▸ **Supplied material**

◇ ◇ ◇ ◇

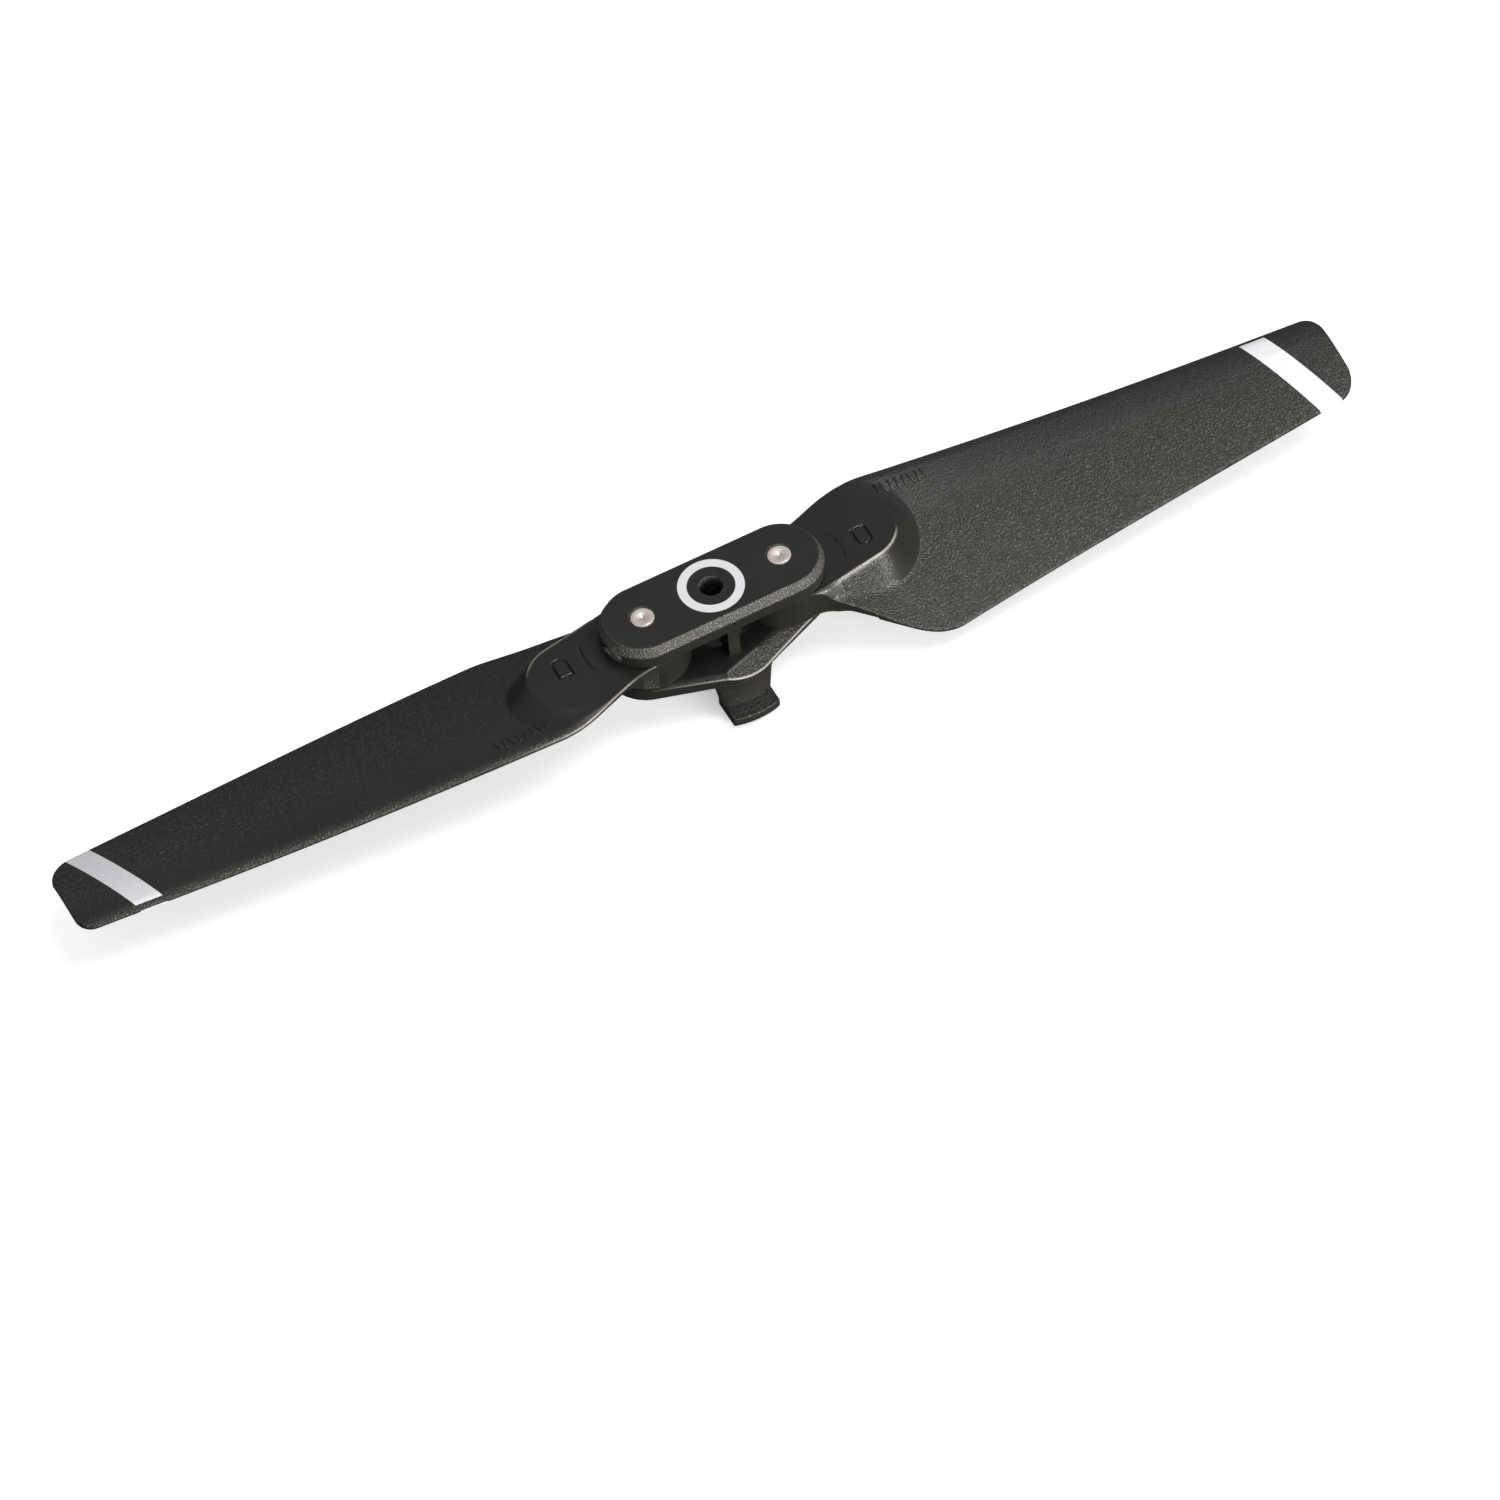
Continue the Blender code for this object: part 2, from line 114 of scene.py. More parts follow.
RELIEF_WIDTH = 1.5
RELIEF_EDGE = 0.32
RELIEF_SLOPE = (BASE_THICKNESS - RELIEF_EDGE) / RELIEF_WIDTH
RELIEF_START = BELLY_RADIUS - RELIEF_WIDTH
RELIEF_CREASE = 0.12
RELIEF_LOBE_ANGLE = 38.0
RELIEF_BELLY_ANGLE = 63.0

PLATE_RIM = ((0.13, 0.0), (0.08, 0.01), (0.038, 0.038), (0.01, 0.08), (0.0, 0.13))
PLATE_RINGS = 40

HOOK_INSET = 0.02
HOOK_THICKNESS = 1.15
HOOK_POST_RADIUS = BELLY_RADIUS - HOOK_INSET
HOOK_INNER_RADIUS = BELLY_RADIUS - HOOK_THICKNESS
HOOK_HEAD_THICKNESS = 0.9
HOOK_HALF_WIDTH = 2.2
HOOK_ROOT_HALF_WIDTH = 2.65
# Each row: height from the plate's underside, how far the post has widened, its fillet on the inside.
HOOK_FOOT = ((-0.45, 0.75, 0.0), (-0.22, 0.86, 0.05), (-0.06, 1.0, 0.16), (0.1, 1.1, 0.24))
HOOK_FOOT_SPREAD = 0.4
HOOK_ROUND = 0.12
HOOK_SHARP_ANGLE = 50.0
HEAD_LAP = 0.02
HEAD_ROUND = 0.13
STOP_LENGTH = 1.5
STOP_HEIGHT = 0.9
STOP_HALF_WIDTH = 0.55
STOP_LAP = 0.4
STOP_ROUND = 0.08

EJECTOR_SPREAD = (8.6, 4.0)
EJECTOR_RADIUS = 0.98
EJECTOR_HEIGHT = 0.08
EJECTOR_SINK = 0.005
EJECTOR_ROUND = 0.02

PIN_RADIUS = PIN_HIGH.y
PIN_TAIL_RADIUS = 0.74
PIN_PLAY = 0.06
PIN_STEP_PLAY = 0.03
# Dimples are rows of radius and depth; edges are rows of inset and drop from the face.
PIN_DIMPLE = ((0.0, 0.1), (0.08, 0.09), (0.16, 0.02), (0.19, 0.0))
PIN_HEAD_EDGE = ((0.2, 0.0), (0.17, 0.03), (0.12, 0.03), (0.04, 0.04), (0.0, 0.1))
PIN_TAIL_EDGE = ((0.0, 0.12), (0.03, 0.05), (0.1, 0.0))
PIN_TAIL_DIMPLE = ((0.34, 0.0), (0.28, 0.02), (0.2, 0.12), (0.0, 0.14))

PRINT_RING = (2.06, 2.85)
PRINT_RING_EDGE = 0.02
PRINT_RING_DEPTH = (0.2, 0.1)

GATE_BEARING = 200.0
GATE_DROP = 1.3
GATE_SIZE = (0.85, 0.24, 0.42)
GATE_BUMPS = 46
GATE_BUMP_SIZES = (-0.22, 0.3)
GATE_BUMP_FOCUS = 4.0
GATE_SEED = 7

# -------- sizes of the blades

LE_SHOULDER_Y = 6.0
LE_TIP_Y = 2.45
TE_SHOULDER_Y = -8.88
TE_TIP_Y = -5.82
SHOULDER_AT = 10.5
LE_FLARE = (0.8, 10.8)
TE_FLARE = (0.55, 12.8)
LE_CORNER_RADIUS = 1.3
TE_CORNER_RADIUS = 2.3
TIP_ARC_SHARE = 0.985
TIP_STEP_DEGREES = 5
ROOT_INSET = 0.05

TONGUE_SINK = 0.04
BLADE_PLAY = 0.08
TONGUE_TOP = KNUCKLE_TOP - TONGUE_SINK
KNUCKLE_BOTTOM = BASE_TOP + BLADE_PLAY
TONGUE_BOTTOM = KNUCKLE_BOTTOM + TONGUE_SINK
LE_ROOT_DROP = 0.35
LE_TIP_DROP = 2.1
LE_LEVEL_AT = 45.5
LE_RISE = 1.16
LE_RISE_LENGTH = 32.0
TE_ROOT_DROP = 0.15
TE_DIP_START = 0.5
TE_DIP_LENGTH = 12.0
PITCH = 62.0
PITCH_CORE = 19.9

ROOT_THICKNESS = 1.1
TIP_THICKNESS = 0.8
TE_THICKNESS = 0.3
TE_ROOT_WALL = 1.6
TE_WALL_FADES = (1.5, 8.5)
TE_WALL_ROWS = (0.1, 0.5, 0.9)
TE_WALL_REACH = 0.55
HALVES_MEET = (0.25, 0.75)
CAMBER = 0.043
BODY_GROWTH = 1.4
TAIL_START = 0.4
TAIL_LENGTH = 0.25
NOSE_LENGTH = 1.1
LE_THINS = (0.6, 4.2)
TE_THINS = (0.4, 3.6)
FOLD_REACH = (5.9, 6.7)
FOLD_PLAY = 0.12
FOLD_FREE = 2.0

TONGUE_RADIUS = 5.0
TONGUE_MIDDLE_Y = 0.8
TONGUE_SPINE_END = 8.1
TONGUE_WALL = (0.5, 2.0)
TONGUE_WALL_GROWS = (2.3, 11.0)
TONGUE_ROUNDING = 0.08
BEAD_HEIGHT = 0.05
BEAD_WIDTH = 0.075
BEAD_ACROSS = (-0.5, -2.0)
BEAD_ALONG = (2.0, 4.0)
RIM_RADIUS = 0.19

GROOVE_DEPTH = 0.17
CRESCENT_FROM = 4.0
CRESCENT_EDGE = (-0.02, 0.06)
CRESCENT_OUTER = (0.55, -0.15, 4.95)
CRESCENT_INNER = (3.29, -0.15, 2.66)
SLOT_MIDDLE = (7.7, -0.55)
SLOT_HALF_WIDTH = 0.62
SLOT_OPEN_Y = 0.75
SLOT_LINE = 0.1
SLOT_LINE_EDGE = (0.4, 1.3)
FAR_AWAY = 9.0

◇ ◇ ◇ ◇

▸ **Instruction**
Your output must be the lines of the material above, from the first through the line that contains "RELIEF_BELLY_ANGLE = 63.0", copied exactly. Include both endpoints and nothing else.

▸ **Reply to the exercise**
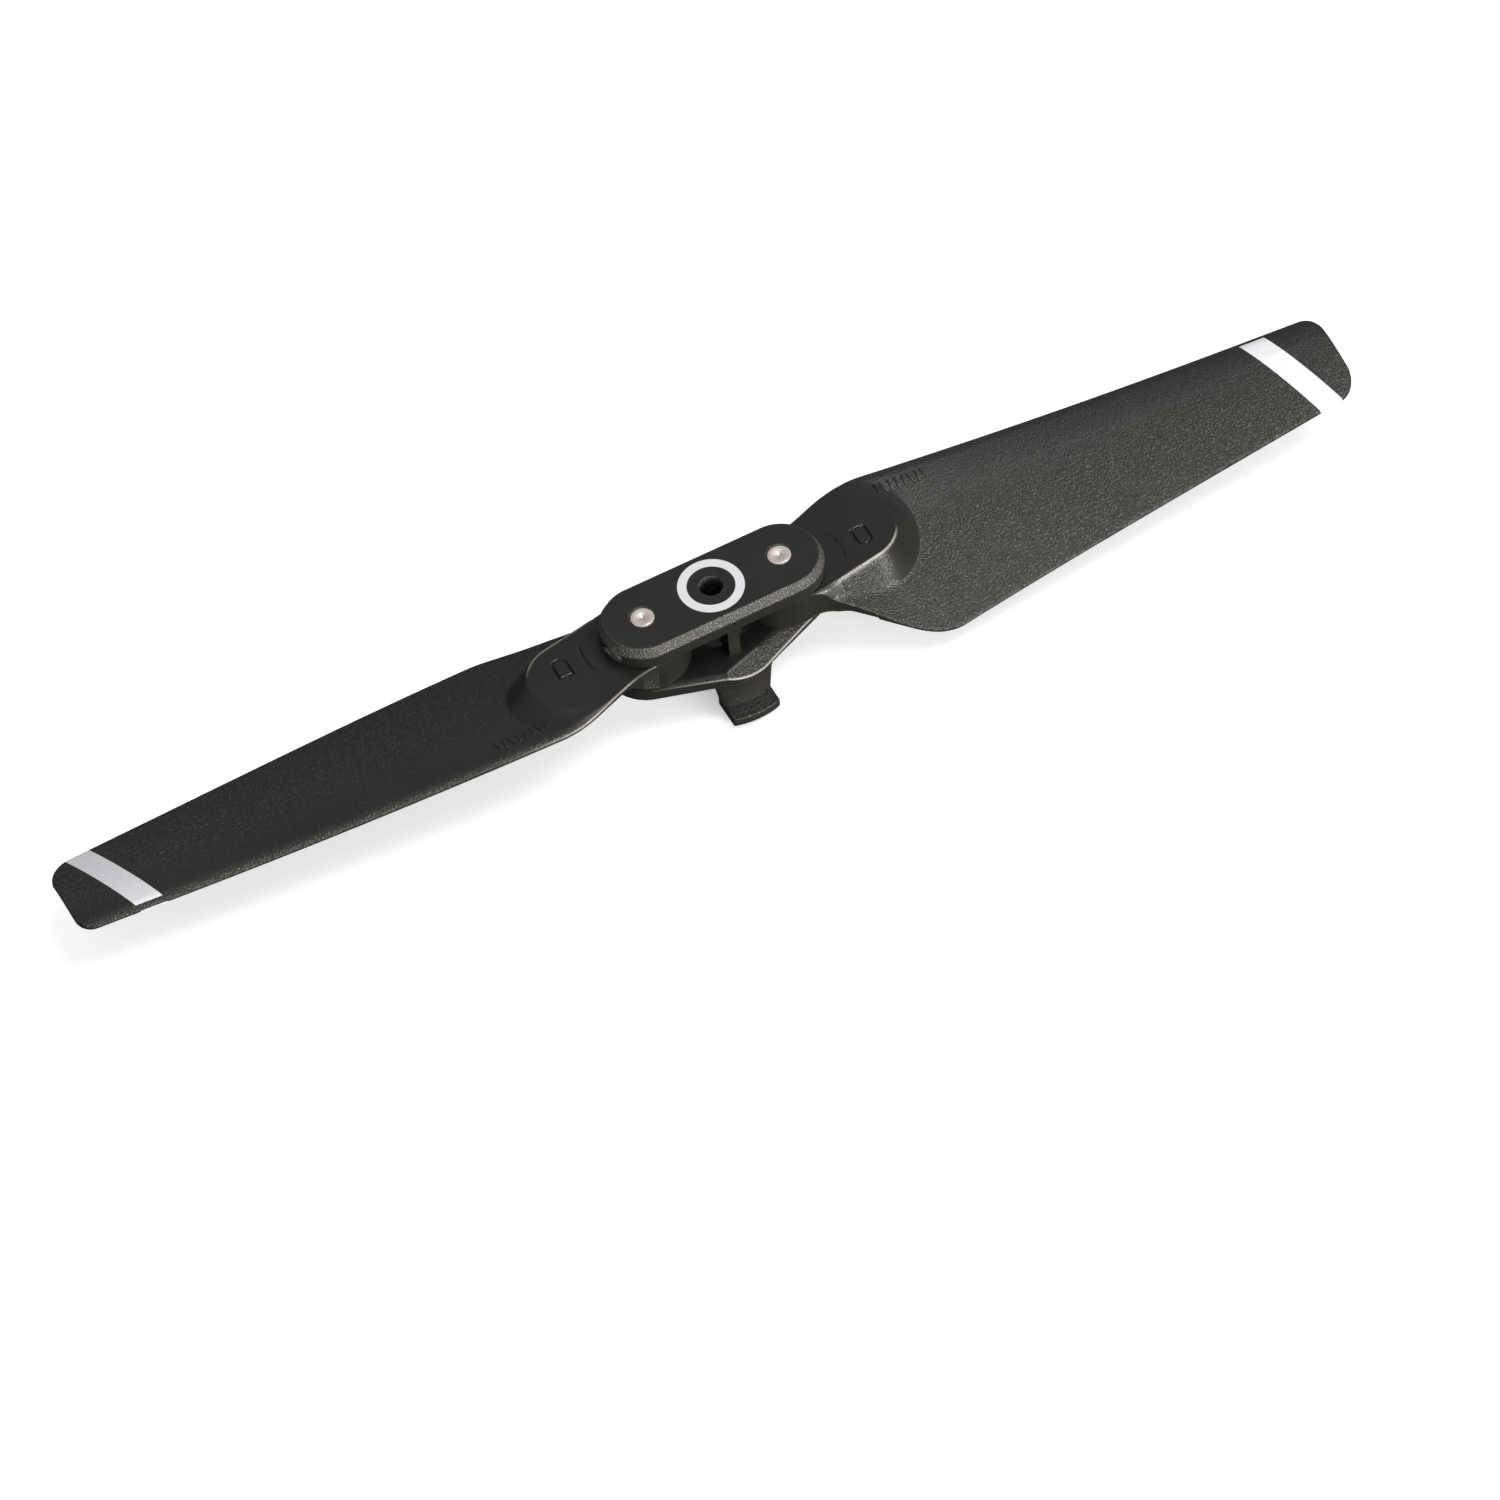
Continue the Blender code for this object: part 2, from line 114 of scene.py. More parts follow.
RELIEF_WIDTH = 1.5
RELIEF_EDGE = 0.32
RELIEF_SLOPE = (BASE_THICKNESS - RELIEF_EDGE) / RELIEF_WIDTH
RELIEF_START = BELLY_RADIUS - RELIEF_WIDTH
RELIEF_CREASE = 0.12
RELIEF_LOBE_ANGLE = 38.0
RELIEF_BELLY_ANGLE = 63.0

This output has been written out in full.